Fortunately everything went far better than I could have hoped for. The boys did great! I like to think that my preparations helped with that, but I think the boys would have done just as great even without the three bags full of a dozen different types of snacks, especially since they seemed to prefer their ever-trusted goldfish over some of the newer, flashier snacks they've never had. I really was surprised that they weren't all over the fruit roll-ups.

It took us exactly 12 hours to make it to our first destination, leaving at 4am with a stop halfway to play at a park and then a stop for lunch at an IHOP. (Note to self: always order pancakes at a place that is known for their pancakes. The omelet I got was mediocre at best.) Our timing wasn't bad, considering that stretch would normally take roughly 10 hours.

But, after 12 hours of traveling, Ben and Hugh were sure happy to be freed from their car seats, and even more happy to become acquainted with family they hadn't yet met. We were welcomed with open arms and two bedrooms to settle in for a few days. We relaxed, we played in the most amazing backyard, we ate really good food, I had a running/tennis partner for a couple of days, we watched movies, we chatted and got caught up, wondering the whole time why so much time had passed between visits and vowing to not let that happen again.

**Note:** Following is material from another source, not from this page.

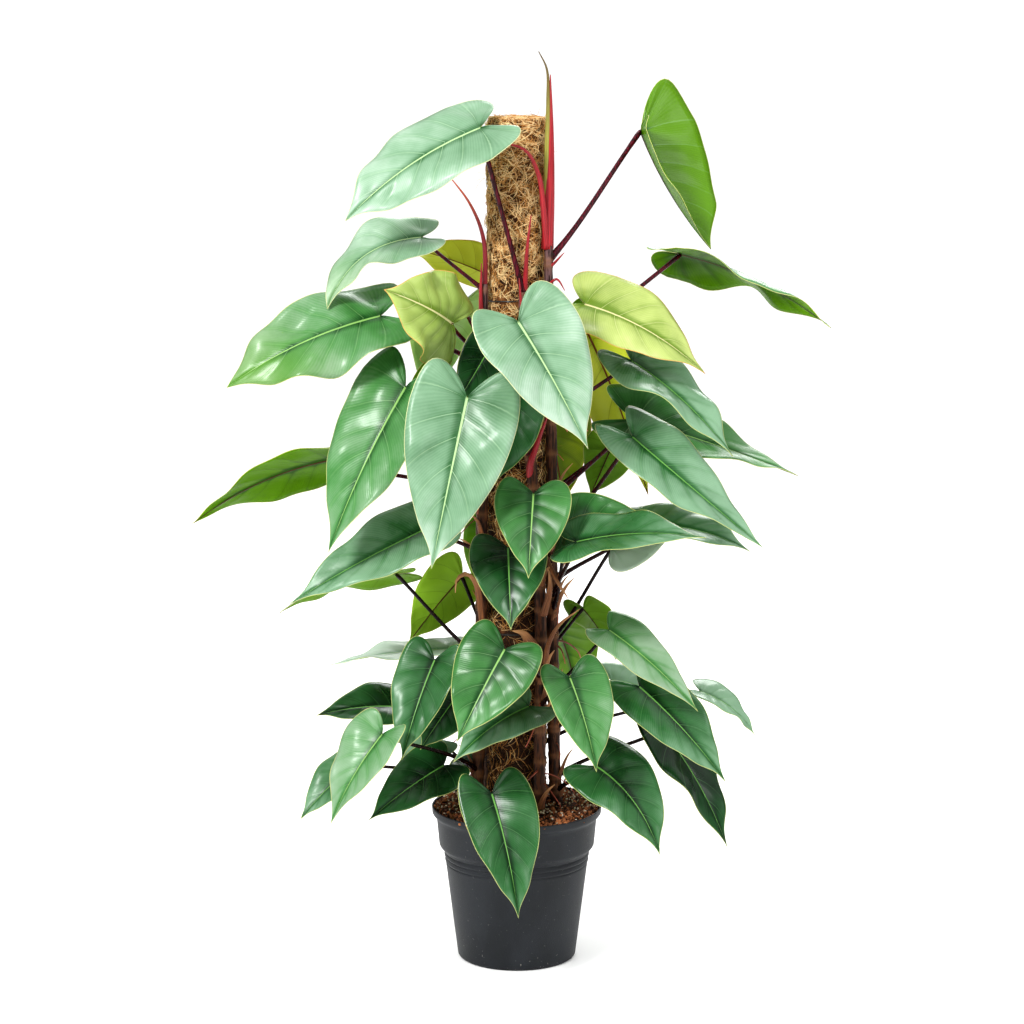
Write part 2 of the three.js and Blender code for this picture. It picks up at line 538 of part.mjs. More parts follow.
// The soil: a plug that follows the pot's inside, with plain holes for the pole and the stems
function soil() {
  const wall = potInside(GAP + 0.4).slice(0, -1);
  const foot = POT_FLOOR + GAP;
  const edge = wall.at(-1)[0];
  const outline = [
    [0, foot],
    [wall[0][0] - 1, foot],
    ...wall.slice(1),
    [edge + 0.5, SOIL_EDGE_HEIGHT],
    [edge * 0.86, SOIL_EDGE_HEIGHT + SOIL_HEAP * 0.4],
    [edge * 0.66, SOIL_EDGE_HEIGHT + SOIL_HEAP * 0.75],
    [edge * 0.35, SOIL_EDGE_HEIGHT + SOIL_HEAP],
    [0, SOIL_EDGE_HEIGHT + SOIL_HEAP],
  ];
  const geometry = turned(outline, SOIL_SIDES);
  const position = geometry.attributes.position;
  for (let i = 0; i < position.count; i += 1) {
    const radius = Math.hypot(position.getX(i), position.getY(i));
    if (position.getZ(i) > SOIL_EDGE_HEIGHT + 1 && radius > 1) {
      const lump = uneven(Math.round(position.getX(i)), Math.round(position.getY(i)));
      position.setZ(i, position.getZ(i) + SOIL_LUMP * lump);
    }
  }
  const hole = COIR_RADIUS + COIR_HOLE;
  const bore = new THREE.CylinderGeometry(hole, hole, 2 * POT_HEIGHT, SOIL_SIDES).rotateX(Math.PI / 2);
  let plug = toSolid(geometry).subtract(toSolid(bore.translate(0, 0, POT_HEIGHT / 2)));
  for (const name of Object.keys(STEMS)) {
    plug = plug.subtract(toSolid(stemTube(name, GAP)));
  }
  return toGeometry(plug);
}

// Finishes
const FINISHES = {
  pot: { color: 0x2b2d2f, roughness: 0.55 },
  soil: { color: 0x3a2417, roughness: 0.95 },
  coir: { color: 0xa9793f, roughness: 0.95 },
  stake: { color: 0xb08d5b, roughness: 0.8 },
  wire: { color: 0x1a1a1a, roughness: 0.5 },
  stem: { color: 0x5b2a2e, roughness: 0.5 },
  sheath: { color: 0x9a2f3a, roughness: 0.45 },
  mint: { color: 0x7fb59a, roughness: 0.35 },
  fresh: { color: 0x3f7d46, roughness: 0.35 },
  lime: { color: 0x9fb04a, roughness: 0.4 },
  deep: { color: 0x24553a, roughness: 0.35 },
};

const plant = new THREE.Group();

function add(name, geometry, finish) {
  const mesh = new THREE.Mesh(geometry, new THREE.MeshStandardMaterial({ metalness: 0, ...FINISHES[finish] }));
  mesh.name = name;
  plant.add(mesh);
}

add("pot", pot(), "pot");
add("soil", soil(), "soil");
add("pole_stake", stakeShape(STAKE_RADIUS, POT_FLOOR + GAP, POLE_HEIGHT - COIR_CAP - GAP), "stake");
add("pole_coir", coirSleeve(), "coir");
TIE_HEIGHTS.forEach((height, i) => add(`wire_tie_${i + 1}`, wireTie(height), "wire"));
add("new_leaf_roll", spear(), "sheath");
Object.keys(STEMS).forEach((name) => add(name, stem(name), "stem"));
leaves.forEach((leaf) => add(leaf.name, blade(leaf), leaf.tone));

export default plant;
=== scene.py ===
# %% [markdown]
# # A potted red emerald philodendron on its coir pole
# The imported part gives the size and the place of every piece. Each cell below makes one kind of piece
# finer, or gives it its finish. Lengths in the tables are millimetres, as on the real plant, and
# everything that goes into a mesh is in metres.

# %% Load the frame
import itertools
import math

import bpy
import numpy as np
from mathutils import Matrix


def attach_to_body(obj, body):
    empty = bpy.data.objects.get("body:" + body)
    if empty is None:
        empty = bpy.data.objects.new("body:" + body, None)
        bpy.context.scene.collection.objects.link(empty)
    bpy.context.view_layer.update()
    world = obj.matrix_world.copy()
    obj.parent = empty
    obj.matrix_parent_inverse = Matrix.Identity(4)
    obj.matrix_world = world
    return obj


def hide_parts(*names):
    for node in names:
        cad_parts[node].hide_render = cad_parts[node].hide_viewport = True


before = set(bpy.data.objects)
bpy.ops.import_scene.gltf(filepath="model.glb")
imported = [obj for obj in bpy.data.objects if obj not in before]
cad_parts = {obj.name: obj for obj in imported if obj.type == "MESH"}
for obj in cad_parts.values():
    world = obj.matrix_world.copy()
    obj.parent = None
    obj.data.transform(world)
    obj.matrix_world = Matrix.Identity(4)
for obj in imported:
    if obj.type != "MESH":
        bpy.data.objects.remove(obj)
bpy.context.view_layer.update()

# %% [markdown]
# ## Small tools for arrays
# A leaf, a stalk or a pot is a surface over two parameters. Its points are worked out together as one
# array, so the formula reads as it would on paper. Points that fall together, such as those of a tip,
# share one number, and the triangles that this flattens are dropped.

# %% Vectors and noise
MM = 0.001
UP = np.array([0, 0, 1.0])
WAVES = 10  # sine waves in a ripple
draw = np.random.default_rng(7)


def unit(vectors):
    """Each vector divided by its own length."""
    return vectors / (np.linalg.norm(vectors, axis=-1, keepdims=True) + 1e-12)


def level(points):
    """The unit directions from the Z axis to the points."""
    return unit(points * [1, 1, 0])


def dot(a, b):
    """The sum of the products of the coordinates, kept as a column."""
    return (a * b).sum(axis=-1, keepdims=True)


def polar(radius, angle, height):
    """The point at a radius from the Z axis, at an angle from the X axis."""
    return np.stack([radius * np.cos(angle), radius * np.sin(angle), height + 0 * angle], -1)


def bump(distance, width):
    """A round bump: 1 where the distance is 0, exp(-1) where it is the width."""
    return np.exp(-((distance / width) ** 2))


def ripple(points, size, seed):
    """A smooth random height between about -1 and 1: the sum of sine waves of random directions, with
    wavelengths from one to three times the given size, divided by the root of their number."""
    dice = np.random.default_rng(seed)
    directions = unit(dice.normal(size=(WAVES, 3))) * (2 * math.pi / size) / dice.uniform(1, 3, (WAVES, 1))
    phases = dice.uniform(0, 2 * math.pi, WAVES)
    return np.sin(points @ directions.T + phases).sum(axis=-1) / math.sqrt(WAVES)


def drift(points, size, seed):
    """Three ripples, one for each coordinate."""
    return np.stack([ripple(points, size, seed + k) for k in range(3)], -1)


# %% Triangles of a grid
def grid_faces(ids, around=False):
    """Two triangles for each cell of a grid of point numbers. When the grid runs around, its last column
    meets its first. Triangles with two equal corners are left out."""
    if around:
        ids = np.concatenate([ids, ids[..., :1]], axis=-1)
    a, b = ids[..., :-1, :-1], ids[..., 1:, :-1]
    c, d = ids[..., 1:, 1:], ids[..., :-1, 1:]
    faces = np.concatenate([np.stack([a, b, c], -1).reshape(-1, 3), np.stack([a, c, d], -1).reshape(-1, 3)])
    flat = (faces[:, 0] == faces[:, 1]) | (faces[:, 1] == faces[:, 2]) | (faces[:, 2] == faces[:, 0])
    return faces[~flat]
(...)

After a few days we headed further north to see more family anxious to pinch our babies' cheeks and steal some cuddling time. The weather was cool, but we still managed to get in some play time at the park and running around in Nana's backyard. The bubble machine was a hit and Marc satisfied taste buds for food that he seems to crave every time we visit his old stomping grounds.

Another few days later, we headed even further north (not quite to Canada) for a day and a night with Marc's brother and his wife, with a dinner date with Aunt Carol. Dinner was followed by an impromtu bath (for Ben and Hugh) in her very big (which equals very fun) bath tub. It was the first bathing experience on the trip that didn't immediately result in frantic screaming. For some reason, my boys are very wary of unfamiliar bathtubs.

We headed down to central Oregon for the final few days of our trip. The oldest nephew between both of our families recently got married and we were happy to make it to their reception. Although, after getting lost and not having a good map to guide us and then not getting the best directions from a lady in line in front of me at Safeway, we were starting to wonder if we'd ever make it. I was a little suspicious of her navigating skills when, after looking at the map for a good minute, she said, "let's see... I'm just trying to figure out which way is north."

While there were long hours spent in the car, the time spent with family went way too fast. We didn't have nearly as much time to reconnect with everyone as we would have liked, but hopefully the next visit will make up for it. The boys had a great time! Rather than being the center of attention of two, there was a whole audience on any given day surrounding them with love and applause and kisses to last them a lifetime (or at least until the next visit).

I have yet to go through the photos from our trip, so they'll be coming soon!